Families from Bani Walid contacted their sons among the soldiers and asked them to come back, if possible, and refrain from attacking any protester in Misrata or any other city. Upon the arrival of some buses that transported them to Misrata, they left their positions and joined the protesters. As for those still in Bani Walid, they also learned about the issue and as a result rebelled and fled their camp. It is known that the two cities of Misrata and Bani Walid are socially and administratively linked.
`Obeidat Tribe Causes Rifts in the Security Forces
The tribe of `Obeidat put pressure on its sons to quit the security forces loyal to the regime. Moreover, some reports emerged suggesting that Gen `Abdul-Fattah Younes Al-`Abidi, the Interior Minister, had broken away from Gaddafi following pressure by his tribe, `Obeidat, one of the biggest in Libya. In addition, it was reported that Gen Suleiman Mahmoud Al-`Obeidi had done the same, also after pressure by his tribe and a promise to forget all what he had done since September 1969 coup. As a partial result of the above, rifts grew within the ranks of the forces loyal to `Abdul-Salam Jaloud and they ultimately disintegrated.
Maqarha Tribe and Its as yet Indecisive Position
Some Libyans see a remaining hope in the possibility that Maqarha tribe in the western region – to which Gaddafi's loyalist `Abdul-Salam Gulod belongs – will join the revolt, giving rise to a quicker downfall of the regime. The tribe is expected to join the revolutionaries at any moment, as everyone is certain now that the revolution is on its way to success. Maqarha is deemed one of the most important tribes in Libya.

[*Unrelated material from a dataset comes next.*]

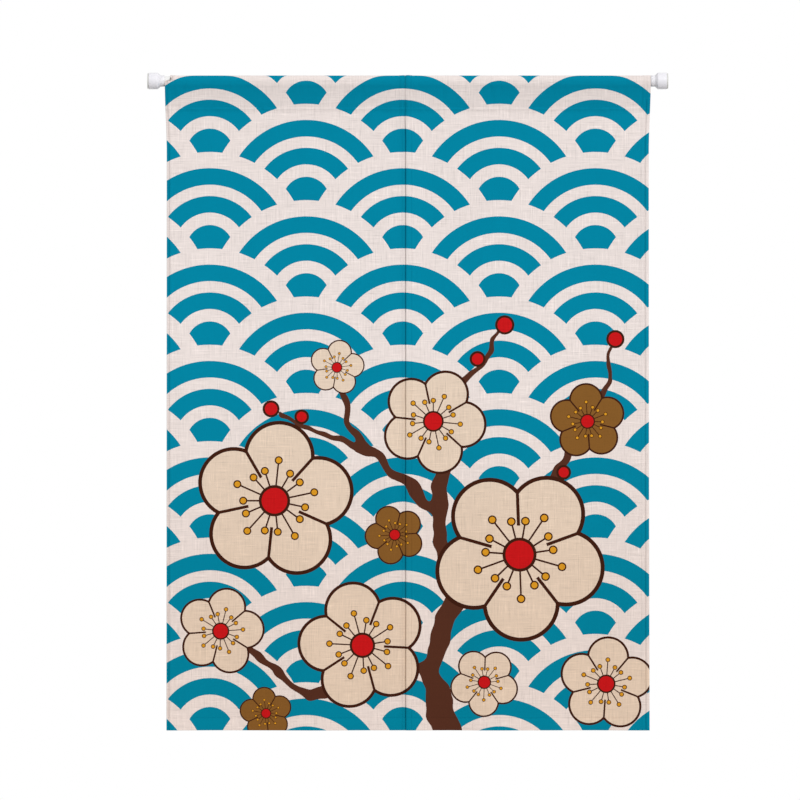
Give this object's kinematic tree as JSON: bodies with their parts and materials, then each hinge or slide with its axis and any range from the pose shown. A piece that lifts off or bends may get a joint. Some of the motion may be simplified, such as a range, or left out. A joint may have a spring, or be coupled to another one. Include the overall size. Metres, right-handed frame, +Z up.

Finally, as the major tribes in Libya shifted their positions in favor of the revolution, the other tribes may be driven to follow suit before long and decide their stances in support of this revolt. Col Mu`ammar Gaddafi is pursuing every possible means to deal with this unfolding situation, such as holding expanded meetings with the tribal leaders and asking them to help stop the protests. Yet, it seems that the Libyan popular uprising has reached the point of no return.